##### INFORMATION PROVIDED

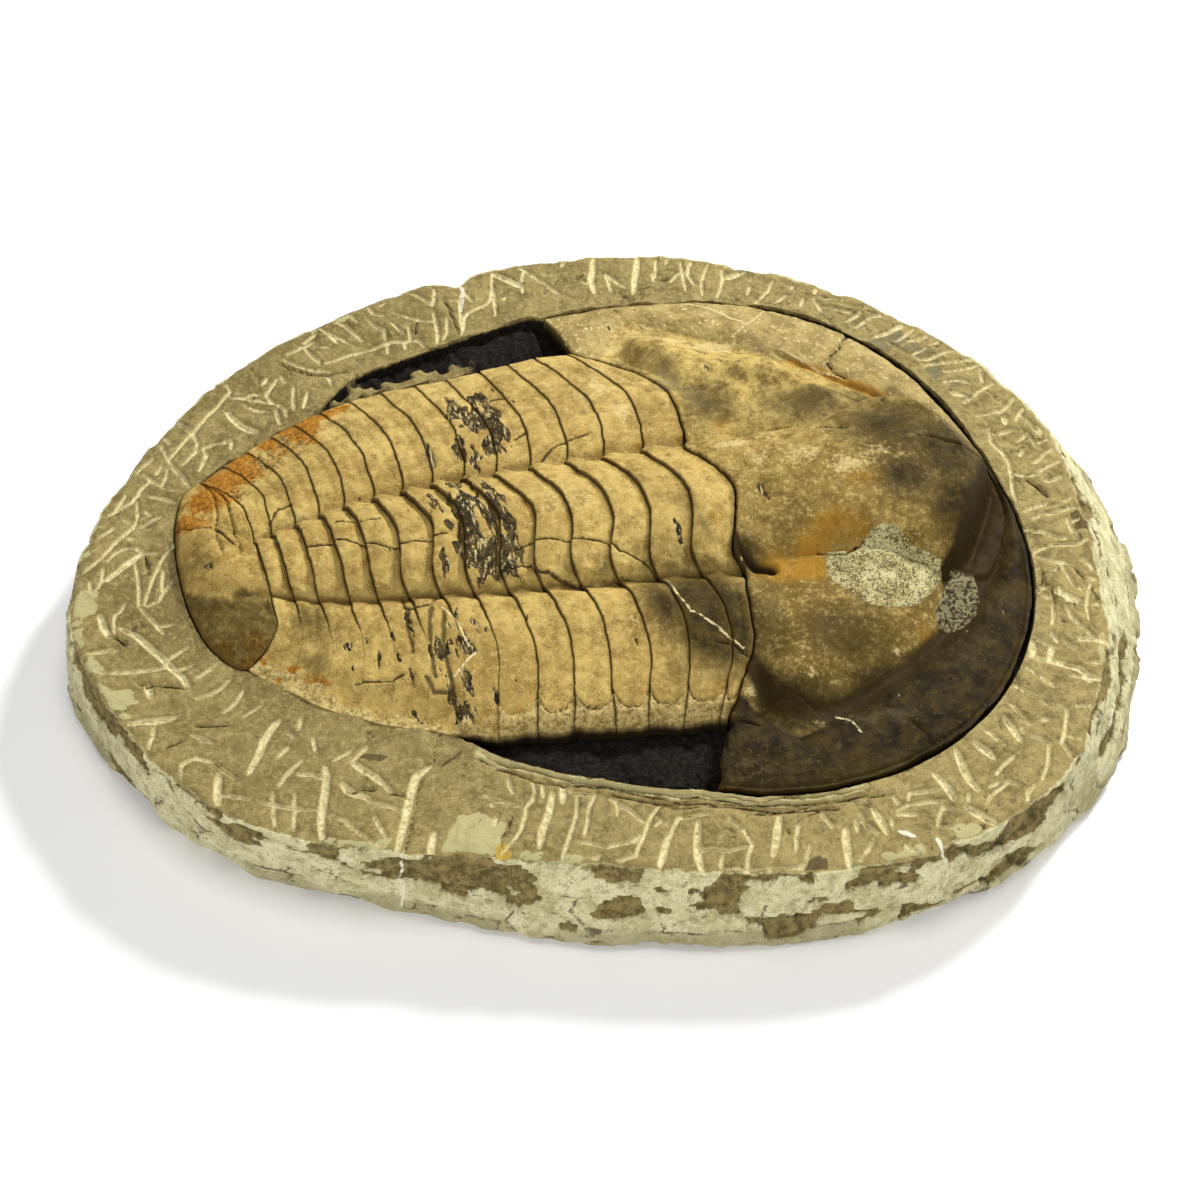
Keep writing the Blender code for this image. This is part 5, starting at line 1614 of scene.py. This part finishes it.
def head_edges(c):
    """The back edge of the head and its outer rim, for fans from -1 (near) to 1 (far)."""
    full = genal_turn(c)
    corner_b = HEAD_HALF_WIDTH * np.sin(full)
    c = np.sign(c) * np.abs(c) ** COLUMN_CROWDING
    b_rear = corner_b * np.sin(.5 * np.pi * c)
    axis_half, far_half, near_half = EDGES[0][1:4]
    held = np.clip(station_of(b_rear, axis_half, far_half, near_half), -2, 2)
    half = np.where(c > 0, far_half, near_half)
    beyond_tip = np.clip((np.abs(b_rear) - half) / (corner_b - half), 0, 1)
    corner_a = np.where(c > 0, GENAL_FAR_A, GENAL_NEAR_A)
    a_rear = edge_points(0, held)[0]
    a_rear = a_rear + (corner_a - a_rear) * beyond_tip + .5 * HEAD_GAP
    torn = layered(np.column_stack([b_rear, 0 * b_rear, 0 * b_rear]), 11, 4, 73)
    a_rear = a_rear + TORN_DEPTH * (torn + .3) * smooth(beyond_tip / .15) * (c < 0)
    turn = full * c
    nicks = layered(np.column_stack([90 * np.cos(turn), 90 * np.sin(turn), 0 * c]), 7, 3, 72)
    far_front = smooth((turn - .15) / .3) * smooth((1.35 - turn) / .4)
    spread_out = HEAD_SPREAD - FAR_FRONT_TRIM * far_front + NICK_DEPTH * nicks
    a_front, b_front = head_outline(turn, spread_out)
    return held, a_rear, b_rear, a_front, b_front


def build_head():
    item, column, row = lay_grid("head", HEAD_COLUMNS, HEAD_ROWS)
    v = row / (HEAD_ROWS - 1)
    v = (1 - HEAD_ROW_EASE) * v + HEAD_ROW_EASE * smooth(v)
    held, a_rear, b_rear, a_front, b_front = head_edges(2 * column / (HEAD_COLUMNS - 1) - 1)
    a = a_rear + (a_front - a_rear) * v
    b = b_rear + (b_front - b_rear) * v
    form, inside = head_form(a, b)
    cheek = smooth((84 - a) / 20) * smooth((b - 40) / 30)
    form = form - CHEEK_FOLD * bell(inside - .16, .10) * cheek
    rear_z = shell_height(0, held) + lap_height(0, held, 1)
    beyond = smooth((np.abs(b_rear) - REAR_FLAT_FROM) / REAR_FLAT_OVER)
    rear_z = rear_z * (1 - beyond) + form * beyond
    from_rear = a - a_rear
    reach = smooth(from_rear / REAR_BORDER)
    flat = np.stack([a, b], axis=1)
    z = rear_z * (1 - reach) + form * reach
    z = z + head_relief(flat, inside) * smooth(from_rear / 4)
    found = marks(flat, z)
    z = z + HEAD_CARVING * carve(flat, z, found)
    edge = np.minimum(HEAD_REACH * from_rim(a, b), from_rear)
    z = z - HEAD_EDGE_DROP * np.maximum(0, 1 - edge / HEAD_EDGE_ROUNDING) ** 2
    write_places(item, stay_in_box(to_world(a, b, z)))
    paint_all(item, {**found, **head_masks(flat, inside, from_rear)})
    close_below(item, UNDERSIDE_Z)
    print("head has", len(item.data.vertices), "vertices")
    return item


head = build_head()

# %% [markdown]
# ## The tail
# The small tail shield closes the body: a low dome with a rounded outline, the last ring
# of the axis running out on it. A furrow sets off its near flank, which is lowered and
# painted dark, partly as umber stain and partly as painted shade, and two ridges cross
# its far side.

# %% Build the tail
TAIL_COLUMNS = 220
TAIL_ROWS = 76
TAIL_FURROW = ((-102, -15), (-113, -12), (-124, -10), (-133, -7), (-140, -1), (-146, 10))
TAIL_FURROW_DEPTH = 1.6
NEAR_FLANK_DROP = 1.2
# How dark the near flank is painted: partly umber stain, partly painted shade.
NEAR_FLANK_UMBER_AND_SHADE = .68
# Lumps of the tail: a, b, reach along a, reach along b, height.
AXIS_END = (-131, 11, 8, 13, 2.6)
AXIS_PIT = (-138, -3, 4, 3, -1.2)
AXIS_KNOB = (-128, 2, 5, 4, .9)
RIDGE_PLACES = (.24, .46)
TAIL_CARVING = 1.6


def tail_lump(a, b, lump):
    lump_a, lump_b, reach_a, reach_b, rise = lump
    return rise * hump(a - lump_a, reach_a, b - lump_b, reach_b)


def build_tail():
    item, column, row = lay_grid("tail", TAIL_COLUMNS, TAIL_ROWS)
    v = row / (TAIL_ROWS - 1)
    axis_half, far_half, near_half = EDGES[-1][1:4]
    b_front = -near_half + (near_half + far_half) * column / (TAIL_COLUMNS - 1)
    station = np.clip(station_of(b_front, axis_half, far_half, near_half), -2, 2)
    front_a, front_b = edge_points(SEGMENTS, station)
    back_a, back_b = tail_outline(station / 2)
    length = np.hypot(front_a - back_a, front_b - back_b)
    a = front_a * (1 - v) + back_a * v - .5 * PLATE_GAP * (1 - v)
    b = front_b * (1 - v) + back_b * v
    z = shell_height(SEGMENTS, station) + lap_height(SEGMENTS, station, .6 * v)
    low = MARGIN_Z * TAIL_SCALE
    z = low + (z - low) * (1 - v ** 2.2)
    z = z + tail_lump(a, b, AXIS_END) + tail_lump(a, b, AXIS_PIT)
    flat = np.stack([a, b], axis=1)
    found = marks(flat, z)
    z = z + TAIL_CARVING * carve(flat, z, found)
    line_a, line_b = np.array(TAIL_FURROW[::-1], float).T
    near_flank = smooth((np.interp(a, line_a, line_b) - b) / 5)
    furrow = TAIL_FURROW_DEPTH * bell(distance_to_line(flat, TAIL_FURROW)[0], 2.4)
    z = z - (furrow + NEAR_FLANK_DROP * near_flank) * smooth(v / .12)
    wave = .03 * lumps(np.column_stack([flat, 0 * a]), 8, 81)
    ridges = np.min([np.abs(v + wave - at) * length for at in RIDGE_PLACES], axis=0)
    ridges = ridges + 2 * smooth((8 - b) / 10)
    z = z - 1 * bell(ridges, .9) + tail_lump(a, b, AXIS_KNOB)
    z = z - .7 * np.maximum(0, 1 - np.minimum(v, 1 - v) * length / .9) ** 2
    write_places(item, stay_in_box(to_world(a, b, z)))
    # The near flank is painted dark through the umber value, partly as stain and partly as painted shade.
    found["umber"] = np.maximum(found["umber"], NEAR_FLANK_UMBER_AND_SHADE * near_flank)
    found["crack"] = np.minimum(found["crack"], ridges + .2)
    # Distance from the front joint, for its dark line of painted shade.
    found["edge"] = v * length + .15
    # Painted shade, kept as brown, along the tail's outline.
    found["brown"] = .8 * bell((1 - v) * length, 2.5)
    found["far_side"] = smooth((b - 5) / 30)
    paint_all(item, found)
    close_below(item, UNDERSIDE_Z)
    return item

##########

DIRECTIONS FOR THIS TASK: Return the listing above in its exact form.

OUTPUT FOR THIS TASK:
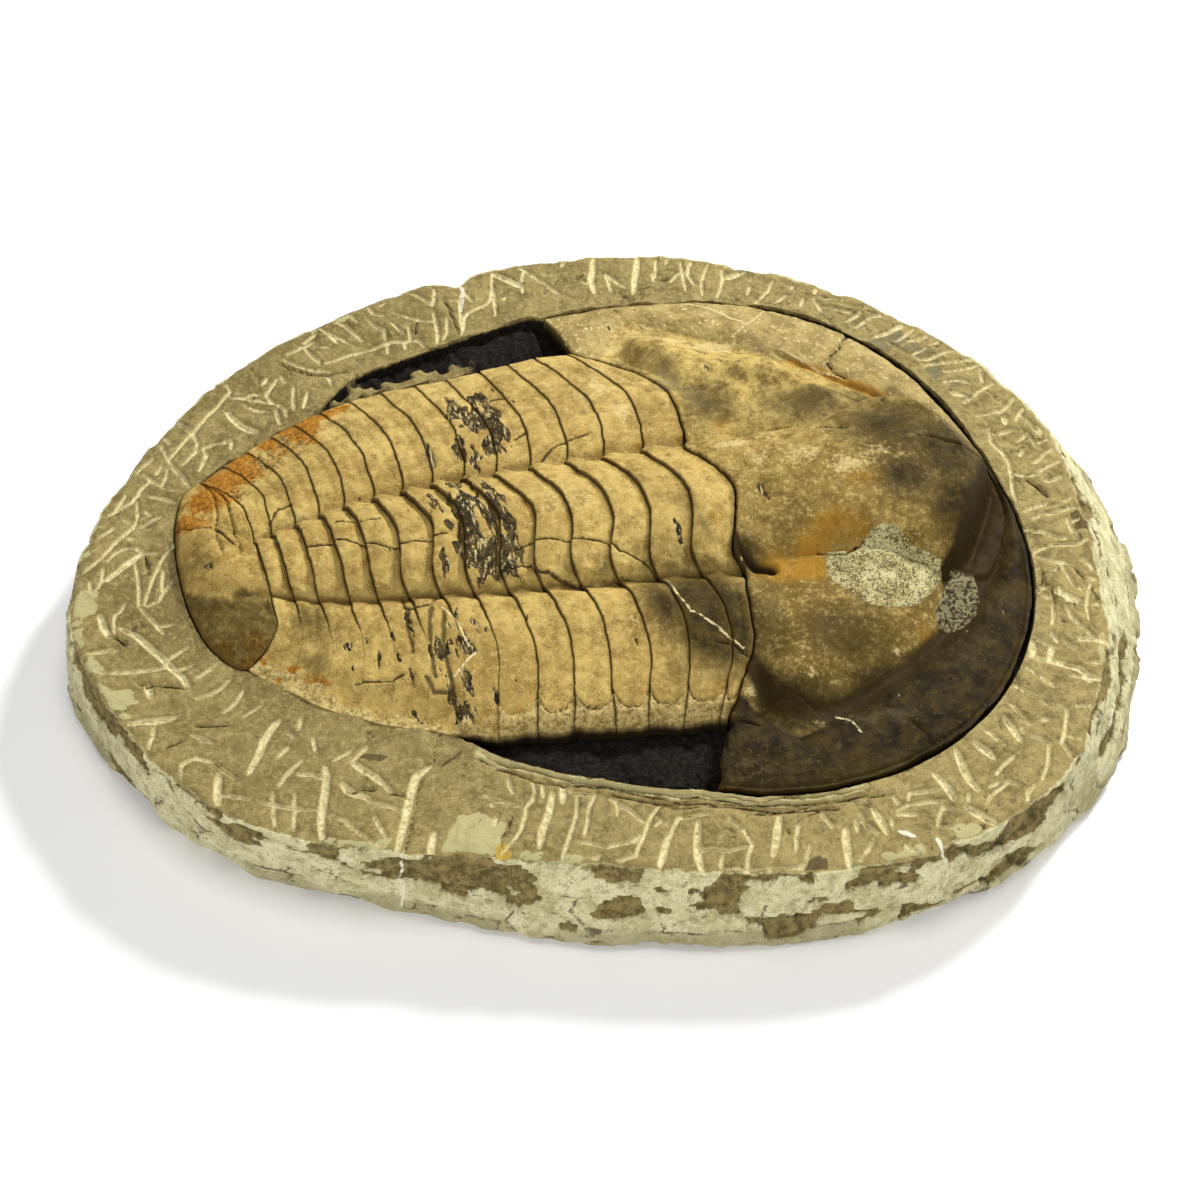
Keep writing the Blender code for this image. This is part 5, starting at line 1614 of scene.py. This part finishes it.
def head_edges(c):
    """The back edge of the head and its outer rim, for fans from -1 (near) to 1 (far)."""
    full = genal_turn(c)
    corner_b = HEAD_HALF_WIDTH * np.sin(full)
    c = np.sign(c) * np.abs(c) ** COLUMN_CROWDING
    b_rear = corner_b * np.sin(.5 * np.pi * c)
    axis_half, far_half, near_half = EDGES[0][1:4]
    held = np.clip(station_of(b_rear, axis_half, far_half, near_half), -2, 2)
    half = np.where(c > 0, far_half, near_half)
    beyond_tip = np.clip((np.abs(b_rear) - half) / (corner_b - half), 0, 1)
    corner_a = np.where(c > 0, GENAL_FAR_A, GENAL_NEAR_A)
    a_rear = edge_points(0, held)[0]
    a_rear = a_rear + (corner_a - a_rear) * beyond_tip + .5 * HEAD_GAP
    torn = layered(np.column_stack([b_rear, 0 * b_rear, 0 * b_rear]), 11, 4, 73)
    a_rear = a_rear + TORN_DEPTH * (torn + .3) * smooth(beyond_tip / .15) * (c < 0)
    turn = full * c
    nicks = layered(np.column_stack([90 * np.cos(turn), 90 * np.sin(turn), 0 * c]), 7, 3, 72)
    far_front = smooth((turn - .15) / .3) * smooth((1.35 - turn) / .4)
    spread_out = HEAD_SPREAD - FAR_FRONT_TRIM * far_front + NICK_DEPTH * nicks
    a_front, b_front = head_outline(turn, spread_out)
    return held, a_rear, b_rear, a_front, b_front


def build_head():
    item, column, row = lay_grid("head", HEAD_COLUMNS, HEAD_ROWS)
    v = row / (HEAD_ROWS - 1)
    v = (1 - HEAD_ROW_EASE) * v + HEAD_ROW_EASE * smooth(v)
    held, a_rear, b_rear, a_front, b_front = head_edges(2 * column / (HEAD_COLUMNS - 1) - 1)
    a = a_rear + (a_front - a_rear) * v
    b = b_rear + (b_front - b_rear) * v
    form, inside = head_form(a, b)
    cheek = smooth((84 - a) / 20) * smooth((b - 40) / 30)
    form = form - CHEEK_FOLD * bell(inside - .16, .10) * cheek
    rear_z = shell_height(0, held) + lap_height(0, held, 1)
    beyond = smooth((np.abs(b_rear) - REAR_FLAT_FROM) / REAR_FLAT_OVER)
    rear_z = rear_z * (1 - beyond) + form * beyond
    from_rear = a - a_rear
    reach = smooth(from_rear / REAR_BORDER)
    flat = np.stack([a, b], axis=1)
    z = rear_z * (1 - reach) + form * reach
    z = z + head_relief(flat, inside) * smooth(from_rear / 4)
    found = marks(flat, z)
    z = z + HEAD_CARVING * carve(flat, z, found)
    edge = np.minimum(HEAD_REACH * from_rim(a, b), from_rear)
    z = z - HEAD_EDGE_DROP * np.maximum(0, 1 - edge / HEAD_EDGE_ROUNDING) ** 2
    write_places(item, stay_in_box(to_world(a, b, z)))
    paint_all(item, {**found, **head_masks(flat, inside, from_rear)})
    close_below(item, UNDERSIDE_Z)
    print("head has", len(item.data.vertices), "vertices")
    return item


head = build_head()

# %% [markdown]
# ## The tail
# The small tail shield closes the body: a low dome with a rounded outline, the last ring
# of the axis running out on it. A furrow sets off its near flank, which is lowered and
# painted dark, partly as umber stain and partly as painted shade, and two ridges cross
# its far side.

# %% Build the tail
TAIL_COLUMNS = 220
TAIL_ROWS = 76
TAIL_FURROW = ((-102, -15), (-113, -12), (-124, -10), (-133, -7), (-140, -1), (-146, 10))
TAIL_FURROW_DEPTH = 1.6
NEAR_FLANK_DROP = 1.2
# How dark the near flank is painted: partly umber stain, partly painted shade.
NEAR_FLANK_UMBER_AND_SHADE = .68
# Lumps of the tail: a, b, reach along a, reach along b, height.
AXIS_END = (-131, 11, 8, 13, 2.6)
AXIS_PIT = (-138, -3, 4, 3, -1.2)
AXIS_KNOB = (-128, 2, 5, 4, .9)
RIDGE_PLACES = (.24, .46)
TAIL_CARVING = 1.6


def tail_lump(a, b, lump):
    lump_a, lump_b, reach_a, reach_b, rise = lump
    return rise * hump(a - lump_a, reach_a, b - lump_b, reach_b)


def build_tail():
    item, column, row = lay_grid("tail", TAIL_COLUMNS, TAIL_ROWS)
    v = row / (TAIL_ROWS - 1)
    axis_half, far_half, near_half = EDGES[-1][1:4]
    b_front = -near_half + (near_half + far_half) * column / (TAIL_COLUMNS - 1)
    station = np.clip(station_of(b_front, axis_half, far_half, near_half), -2, 2)
    front_a, front_b = edge_points(SEGMENTS, station)
    back_a, back_b = tail_outline(station / 2)
    length = np.hypot(front_a - back_a, front_b - back_b)
    a = front_a * (1 - v) + back_a * v - .5 * PLATE_GAP * (1 - v)
    b = front_b * (1 - v) + back_b * v
    z = shell_height(SEGMENTS, station) + lap_height(SEGMENTS, station, .6 * v)
    low = MARGIN_Z * TAIL_SCALE
    z = low + (z - low) * (1 - v ** 2.2)
    z = z + tail_lump(a, b, AXIS_END) + tail_lump(a, b, AXIS_PIT)
    flat = np.stack([a, b], axis=1)
    found = marks(flat, z)
    z = z + TAIL_CARVING * carve(flat, z, found)
    line_a, line_b = np.array(TAIL_FURROW[::-1], float).T
    near_flank = smooth((np.interp(a, line_a, line_b) - b) / 5)
    furrow = TAIL_FURROW_DEPTH * bell(distance_to_line(flat, TAIL_FURROW)[0], 2.4)
    z = z - (furrow + NEAR_FLANK_DROP * near_flank) * smooth(v / .12)
    wave = .03 * lumps(np.column_stack([flat, 0 * a]), 8, 81)
    ridges = np.min([np.abs(v + wave - at) * length for at in RIDGE_PLACES], axis=0)
    ridges = ridges + 2 * smooth((8 - b) / 10)
    z = z - 1 * bell(ridges, .9) + tail_lump(a, b, AXIS_KNOB)
    z = z - .7 * np.maximum(0, 1 - np.minimum(v, 1 - v) * length / .9) ** 2
    write_places(item, stay_in_box(to_world(a, b, z)))
    # The near flank is painted dark through the umber value, partly as stain and partly as painted shade.
    found["umber"] = np.maximum(found["umber"], NEAR_FLANK_UMBER_AND_SHADE * near_flank)
    found["crack"] = np.minimum(found["crack"], ridges + .2)
    # Distance from the front joint, for its dark line of painted shade.
    found["edge"] = v * length + .15
    # Painted shade, kept as brown, along the tail's outline.
    found["brown"] = .8 * bell((1 - v) * length, 2.5)
    found["far_side"] = smooth((b - 5) / 30)
    paint_all(item, found)
    close_below(item, UNDERSIDE_Z)
    return item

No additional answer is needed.